Some Christians respond to this inerrancy talk by demanding that we explain to them exactly how some text or other is without error, or true, or what do we “do with it”. Again, this is irrelevant to the first question, the question of belief. I believe that what Paul says about women is true about women and men — whatever he is saying, before I can grasp what he is saying. Anything else, and there is no revelation, there is just what we agree with, or can use. Faith seeks understanding. But the critics are really just saying they cannot have faith until all problems of understanding are solved first. We are tempted to have sympathy for that mindset. But, notice, Jesus had sympathy for lots of people, but He had no sympathy or patience with those who insisted all their logical knots get untied before they believe. He had no kind words for those folks. He treated it like a moral failing.

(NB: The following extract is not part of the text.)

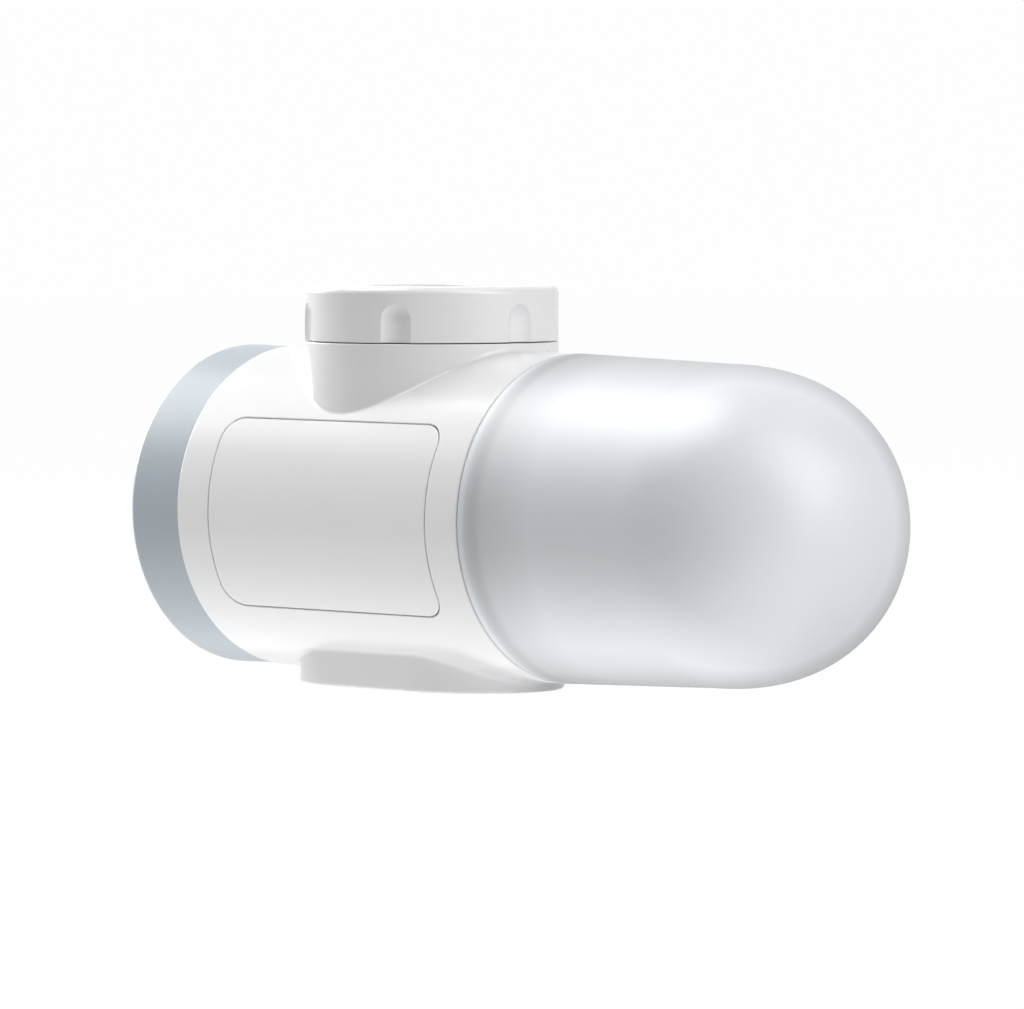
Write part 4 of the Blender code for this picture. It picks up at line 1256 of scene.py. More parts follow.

“But, but, belief in Jesus is not the same thing as belief in a specific doctrine, like inerrancy.” True enough, but there’s a demand on the mind from noticing what happens over time to X when Y is adopted. Correlation is not necessarily causation, but causation is inferred by first noticing the correlations.
Over time, the church simply stops talking about what the NT **says.** What survives, for awhile, is what the NT **means to that denomination’s tradition** (with local color). But since that meaning has no anchor it soon becomes the church defending the gospel because it is **useful**. You can see this on a thousand evangelical blogs, now, where this or that version of the gospel is defended because it is the only message the writer finds _psychologically tolerable_. You can declare James an epistle of straw because it is not useful to you personally. Your grandchildren will not find sanctification useful. Their grandchildren will not find Romans or Galatians useful.
The gospel is useful, of course, but that is not all it is; it also happens to be true and the only source document, the body of writings we’ve labeled “the new testament” is either what God wants us to hear, whether we perceive it to be useful on any given day or not, or there is no source document available. I’m sorry, it should be clear enough by now that there is no “getting behind” these documents. Take them or leave them.
There have been lots of arguments in the church’s history about this or that text — lots of blood shed, actually — and these preoccupations and atrocities have not been something to be proud of. But they happened because those people knew how much it mattered what the NT says. The ancient theological battles have not ceased because we solved them, nor because we got enlightened. They are ceasing because the text, as sacred and authoritative text, is gone.
At any rate, what I am saying is verifiable, over time. I’m saying that the groups who have found inerrancy not useful are, or will, notice their conversations with their Christian friends becoming more about baseball and beer.
Jesus vanishes from a human document.